§ **SUPPLIED DATA**:
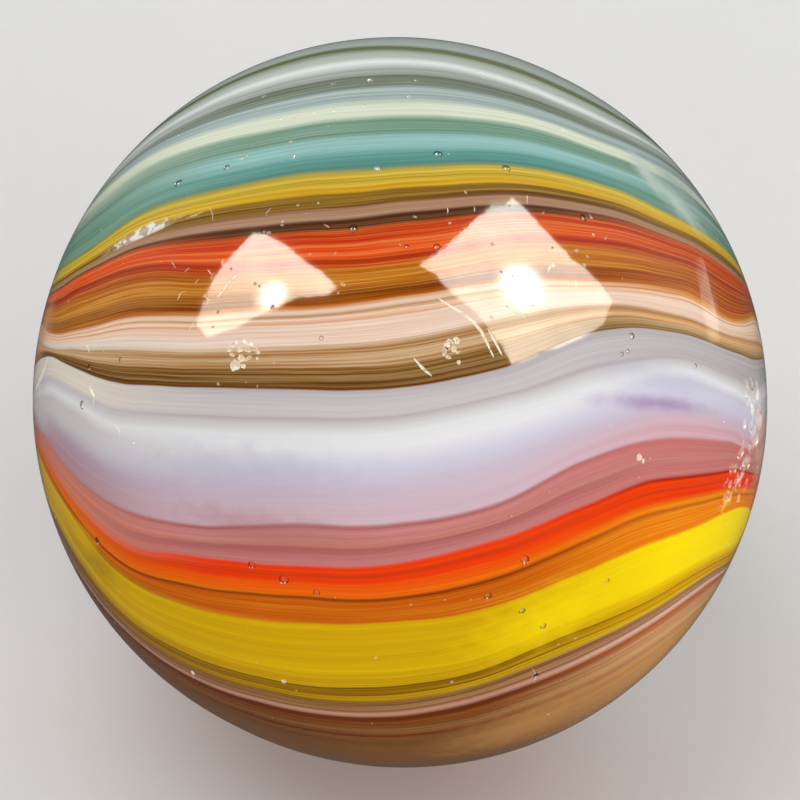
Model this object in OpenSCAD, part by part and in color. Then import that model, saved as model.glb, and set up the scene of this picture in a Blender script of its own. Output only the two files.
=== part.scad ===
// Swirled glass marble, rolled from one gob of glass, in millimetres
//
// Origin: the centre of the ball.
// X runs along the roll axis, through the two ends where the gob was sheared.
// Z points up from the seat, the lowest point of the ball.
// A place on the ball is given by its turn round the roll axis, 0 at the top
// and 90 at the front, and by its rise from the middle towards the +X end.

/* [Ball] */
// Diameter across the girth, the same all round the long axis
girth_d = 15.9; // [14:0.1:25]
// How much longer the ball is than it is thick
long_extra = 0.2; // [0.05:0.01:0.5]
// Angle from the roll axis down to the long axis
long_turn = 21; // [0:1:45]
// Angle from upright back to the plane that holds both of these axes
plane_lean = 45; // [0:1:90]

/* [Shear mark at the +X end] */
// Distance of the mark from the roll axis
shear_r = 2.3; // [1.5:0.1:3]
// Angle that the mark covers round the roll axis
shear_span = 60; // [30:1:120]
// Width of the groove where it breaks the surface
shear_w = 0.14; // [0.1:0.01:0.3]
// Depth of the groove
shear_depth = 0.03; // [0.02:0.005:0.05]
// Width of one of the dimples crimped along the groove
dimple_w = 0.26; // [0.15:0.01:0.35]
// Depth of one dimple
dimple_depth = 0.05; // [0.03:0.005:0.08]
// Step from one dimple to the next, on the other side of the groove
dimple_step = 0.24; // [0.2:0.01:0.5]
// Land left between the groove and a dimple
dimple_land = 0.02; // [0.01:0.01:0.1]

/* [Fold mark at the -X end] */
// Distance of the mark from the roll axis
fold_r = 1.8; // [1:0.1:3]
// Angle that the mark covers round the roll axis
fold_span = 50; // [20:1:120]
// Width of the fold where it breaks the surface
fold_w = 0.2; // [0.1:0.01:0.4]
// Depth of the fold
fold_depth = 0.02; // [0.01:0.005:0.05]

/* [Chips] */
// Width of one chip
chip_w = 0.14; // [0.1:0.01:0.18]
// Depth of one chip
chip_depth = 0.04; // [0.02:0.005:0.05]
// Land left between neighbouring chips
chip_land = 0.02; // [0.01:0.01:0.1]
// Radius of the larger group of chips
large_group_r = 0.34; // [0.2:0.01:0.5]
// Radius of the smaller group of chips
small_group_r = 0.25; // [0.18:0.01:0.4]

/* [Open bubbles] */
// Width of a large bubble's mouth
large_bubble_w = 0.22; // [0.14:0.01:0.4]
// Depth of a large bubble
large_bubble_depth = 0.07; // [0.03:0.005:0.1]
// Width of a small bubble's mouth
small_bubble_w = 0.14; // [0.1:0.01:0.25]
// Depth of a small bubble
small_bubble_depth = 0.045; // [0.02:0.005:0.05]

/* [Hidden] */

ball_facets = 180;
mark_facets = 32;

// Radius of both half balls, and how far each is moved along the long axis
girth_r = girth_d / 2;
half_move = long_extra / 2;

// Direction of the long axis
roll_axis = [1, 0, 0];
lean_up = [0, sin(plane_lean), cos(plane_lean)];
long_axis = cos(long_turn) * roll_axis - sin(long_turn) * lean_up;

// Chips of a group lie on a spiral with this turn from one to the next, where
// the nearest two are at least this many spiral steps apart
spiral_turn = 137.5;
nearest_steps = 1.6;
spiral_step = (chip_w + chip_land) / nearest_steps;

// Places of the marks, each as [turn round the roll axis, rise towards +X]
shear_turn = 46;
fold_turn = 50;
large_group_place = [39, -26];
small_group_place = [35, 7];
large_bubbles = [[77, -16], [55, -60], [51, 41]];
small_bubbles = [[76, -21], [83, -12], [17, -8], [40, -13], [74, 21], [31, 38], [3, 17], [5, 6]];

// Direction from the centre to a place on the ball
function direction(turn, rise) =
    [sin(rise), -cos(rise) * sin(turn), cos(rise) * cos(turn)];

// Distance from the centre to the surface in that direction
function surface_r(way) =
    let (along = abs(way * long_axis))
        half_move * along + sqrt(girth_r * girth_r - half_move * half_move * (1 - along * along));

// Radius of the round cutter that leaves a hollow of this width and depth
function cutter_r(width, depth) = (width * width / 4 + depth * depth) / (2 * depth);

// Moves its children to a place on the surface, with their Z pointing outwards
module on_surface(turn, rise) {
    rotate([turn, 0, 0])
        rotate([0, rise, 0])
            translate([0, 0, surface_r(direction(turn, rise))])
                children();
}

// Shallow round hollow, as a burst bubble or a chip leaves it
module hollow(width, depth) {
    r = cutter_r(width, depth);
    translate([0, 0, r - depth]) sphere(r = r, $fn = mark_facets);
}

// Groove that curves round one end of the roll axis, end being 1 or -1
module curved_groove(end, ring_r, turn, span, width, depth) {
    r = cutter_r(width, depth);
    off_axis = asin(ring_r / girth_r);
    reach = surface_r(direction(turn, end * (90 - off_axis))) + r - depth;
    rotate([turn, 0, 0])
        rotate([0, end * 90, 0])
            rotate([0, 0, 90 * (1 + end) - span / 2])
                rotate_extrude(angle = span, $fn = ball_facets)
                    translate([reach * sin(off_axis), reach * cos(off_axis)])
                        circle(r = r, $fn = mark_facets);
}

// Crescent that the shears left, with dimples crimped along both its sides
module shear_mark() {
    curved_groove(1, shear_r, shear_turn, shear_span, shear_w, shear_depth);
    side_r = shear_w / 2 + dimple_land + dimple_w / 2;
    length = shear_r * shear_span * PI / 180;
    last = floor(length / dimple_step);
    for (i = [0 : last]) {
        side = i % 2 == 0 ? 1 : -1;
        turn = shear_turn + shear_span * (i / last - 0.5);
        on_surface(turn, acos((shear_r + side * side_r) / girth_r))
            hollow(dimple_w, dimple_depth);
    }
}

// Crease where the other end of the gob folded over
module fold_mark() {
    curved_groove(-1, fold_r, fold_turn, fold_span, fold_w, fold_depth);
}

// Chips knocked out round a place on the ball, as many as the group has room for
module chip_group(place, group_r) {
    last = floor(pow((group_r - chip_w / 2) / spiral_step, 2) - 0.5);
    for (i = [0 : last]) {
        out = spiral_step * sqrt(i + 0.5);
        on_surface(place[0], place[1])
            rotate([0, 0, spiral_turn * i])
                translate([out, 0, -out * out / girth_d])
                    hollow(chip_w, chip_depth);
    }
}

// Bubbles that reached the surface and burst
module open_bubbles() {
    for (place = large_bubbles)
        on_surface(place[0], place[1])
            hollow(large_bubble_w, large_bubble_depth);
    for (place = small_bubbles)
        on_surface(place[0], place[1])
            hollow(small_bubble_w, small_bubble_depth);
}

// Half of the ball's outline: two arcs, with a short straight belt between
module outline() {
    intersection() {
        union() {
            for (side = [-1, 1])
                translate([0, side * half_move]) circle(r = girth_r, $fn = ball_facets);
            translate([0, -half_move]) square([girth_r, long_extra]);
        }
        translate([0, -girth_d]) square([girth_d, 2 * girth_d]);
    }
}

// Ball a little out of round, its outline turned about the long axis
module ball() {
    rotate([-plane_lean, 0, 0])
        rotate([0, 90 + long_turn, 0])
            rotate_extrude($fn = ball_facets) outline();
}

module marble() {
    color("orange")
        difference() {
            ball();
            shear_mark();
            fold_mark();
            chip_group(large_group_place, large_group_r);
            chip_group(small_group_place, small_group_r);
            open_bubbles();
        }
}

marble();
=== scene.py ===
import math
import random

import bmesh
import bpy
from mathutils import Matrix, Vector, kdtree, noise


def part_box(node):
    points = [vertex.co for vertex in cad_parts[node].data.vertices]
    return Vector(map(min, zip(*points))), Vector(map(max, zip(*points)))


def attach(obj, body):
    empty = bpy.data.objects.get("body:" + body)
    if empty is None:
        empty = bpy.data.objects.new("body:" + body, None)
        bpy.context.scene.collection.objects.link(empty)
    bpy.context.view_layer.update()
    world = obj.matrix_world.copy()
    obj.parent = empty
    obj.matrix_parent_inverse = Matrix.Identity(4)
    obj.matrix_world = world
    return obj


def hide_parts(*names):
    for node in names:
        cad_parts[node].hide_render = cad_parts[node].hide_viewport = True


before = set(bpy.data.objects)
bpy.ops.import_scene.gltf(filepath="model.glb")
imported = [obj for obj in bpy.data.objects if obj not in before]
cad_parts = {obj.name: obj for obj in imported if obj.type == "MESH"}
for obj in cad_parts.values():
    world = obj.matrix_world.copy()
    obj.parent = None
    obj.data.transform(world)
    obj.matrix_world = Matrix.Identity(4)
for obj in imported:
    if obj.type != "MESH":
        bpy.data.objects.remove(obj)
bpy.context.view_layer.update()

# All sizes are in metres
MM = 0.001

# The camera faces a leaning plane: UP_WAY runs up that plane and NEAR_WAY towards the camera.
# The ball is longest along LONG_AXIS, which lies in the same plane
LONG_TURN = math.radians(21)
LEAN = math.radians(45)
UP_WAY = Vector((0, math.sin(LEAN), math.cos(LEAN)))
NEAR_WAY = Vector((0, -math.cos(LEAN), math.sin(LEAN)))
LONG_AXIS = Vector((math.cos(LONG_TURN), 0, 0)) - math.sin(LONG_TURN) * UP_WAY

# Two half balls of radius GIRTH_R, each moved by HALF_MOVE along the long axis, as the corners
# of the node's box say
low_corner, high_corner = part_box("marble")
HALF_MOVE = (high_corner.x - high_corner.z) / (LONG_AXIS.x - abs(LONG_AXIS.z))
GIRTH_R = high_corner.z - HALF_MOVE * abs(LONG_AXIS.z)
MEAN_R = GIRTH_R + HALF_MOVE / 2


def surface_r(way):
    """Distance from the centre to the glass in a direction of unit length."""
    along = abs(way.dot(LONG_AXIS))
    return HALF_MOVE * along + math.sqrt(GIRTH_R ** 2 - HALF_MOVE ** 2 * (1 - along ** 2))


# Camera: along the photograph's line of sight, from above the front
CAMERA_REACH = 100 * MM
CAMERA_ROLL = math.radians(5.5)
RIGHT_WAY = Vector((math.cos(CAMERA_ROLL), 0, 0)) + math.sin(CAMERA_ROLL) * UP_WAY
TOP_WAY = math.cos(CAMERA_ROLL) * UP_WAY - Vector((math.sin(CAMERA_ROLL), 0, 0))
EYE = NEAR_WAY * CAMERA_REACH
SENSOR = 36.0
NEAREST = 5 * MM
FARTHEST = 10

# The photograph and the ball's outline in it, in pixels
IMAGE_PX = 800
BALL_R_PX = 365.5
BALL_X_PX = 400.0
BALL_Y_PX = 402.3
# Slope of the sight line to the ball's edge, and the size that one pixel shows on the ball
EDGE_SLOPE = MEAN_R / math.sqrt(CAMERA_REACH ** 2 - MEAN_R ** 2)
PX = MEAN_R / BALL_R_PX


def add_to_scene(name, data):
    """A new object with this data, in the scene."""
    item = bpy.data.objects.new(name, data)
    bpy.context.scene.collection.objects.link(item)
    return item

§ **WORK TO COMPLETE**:
Extract exactly and only the lines above from the line containing "about the long axis" through the line containing "obj.parent = empty", both end lines included.

§ **CORRECT RESULT**:
// Ball a little out of round, its outline turned about the long axis
module ball() {
    rotate([-plane_lean, 0, 0])
        rotate([0, 90 + long_turn, 0])
            rotate_extrude($fn = ball_facets) outline();
}

module marble() {
    color("orange")
        difference() {
            ball();
            shear_mark();
            fold_mark();
            chip_group(large_group_place, large_group_r);
            chip_group(small_group_place, small_group_r);
            open_bubbles();
        }
}

marble();
=== scene.py ===
import math
import random

import bmesh
import bpy
from mathutils import Matrix, Vector, kdtree, noise


def part_box(node):
    points = [vertex.co for vertex in cad_parts[node].data.vertices]
    return Vector(map(min, zip(*points))), Vector(map(max, zip(*points)))


def attach(obj, body):
    empty = bpy.data.objects.get("body:" + body)
    if empty is None:
        empty = bpy.data.objects.new("body:" + body, None)
        bpy.context.scene.collection.objects.link(empty)
    bpy.context.view_layer.update()
    world = obj.matrix_world.copy()
    obj.parent = empty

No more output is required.